For the last few months, I've left my bike at home and made my way throughout town mostly on my own two feet. During this time, I've observed a clever strategy, used by countless walkers, for crossing two or three-lane streets. It's especially common among the regulars - the truckers of the pedestrian world - who have optimized their safety and efficiency by repeating the same trip over and over again. It's quite possibly the perfectly rational cross.
The way it works is simple: As you're walking toward your destination, you remain constantly aware of the vehicular traffic coming from either direction. Once a clear break appears, you cross at that moment. There's no wait time, because you continue walking while you watch for the opening. It's highly safe, or at least you have maximum control over your own safety. Before "jaywalking" was stigmatized and banned through a campaign by automobile lobbyists, this was a perfectly acceptable way to approach a typical dilemma.
Walkers are now supposed to wait until they reach the intersection before crossing, but for obvious reasons they do not want to do this.
1. Vehicles could be approaching from a number of directions and its impossible to simultaneously monitor all of these possibilities.
2. Turning lanes increase the total distance that must be crossed.

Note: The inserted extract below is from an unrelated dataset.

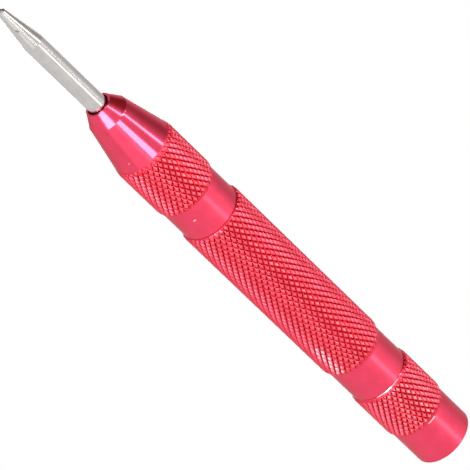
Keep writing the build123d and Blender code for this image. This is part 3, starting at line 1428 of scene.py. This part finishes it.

3. Stoplights encourage a certain number of drivers to speed to try and beat the red light. The severity of a hit would be much higher.
The only three times I felt my safety compromised over this period was while legally crossing. On one occasion, watching the walk signal I almost stepped out in front of a truck careening through the red light. On two other occasions, right-turning cars were not paying attention to the crosswalk and had to slam on the brakes to avoid hitting me. None of these were near-death experiences, but they underscore the tension pedestrians feel between trusting in official protection and using their own safety intuition.

When walkers must cross at intersections, pedestrian buttons can make things more problematic. In Charlottesville and many other towns, a walk signal will not be displayed unless the button is pressed. This means that if you push the button one second after your cycle begins, you will need to wait for another entire cycle before your signal is given. Research shows that only half of pedestrians press buttons at all, and most folks who do press will not wait unnecessarily. They attempt to cross anyway, only deprived of information about how much time remains in the cycle. Unless the button is "hot" and adjusts signal timing or activates lighting, there's no reason to have it at all.
Pedestrians should be empowered by engineering solutions to follow their own safety intuitions. They have a huge incentive to protect their life, and the truly reckless (or inebriated) will ignore signals or legalities anyway. FHWA sponsored major studies of various pedestrian safety devices in high-crash intersections and last year released a treasure trove of information about what techniques proved effective. In many cases, focusing on modifying driving yield behavior and speeds was more effective than attempting to herd pedestrians.
Engineering is incredibly important, but the best engineers will tell you that they offer sets of trade-offs not absolute solutions. The relative values between pedestrians' right to life, motorists' right to convenience, and costs of implementation cannot be calculated but must be provided subjectively by the ones who make the final decision. Hopefully in a democracy, that's you and me.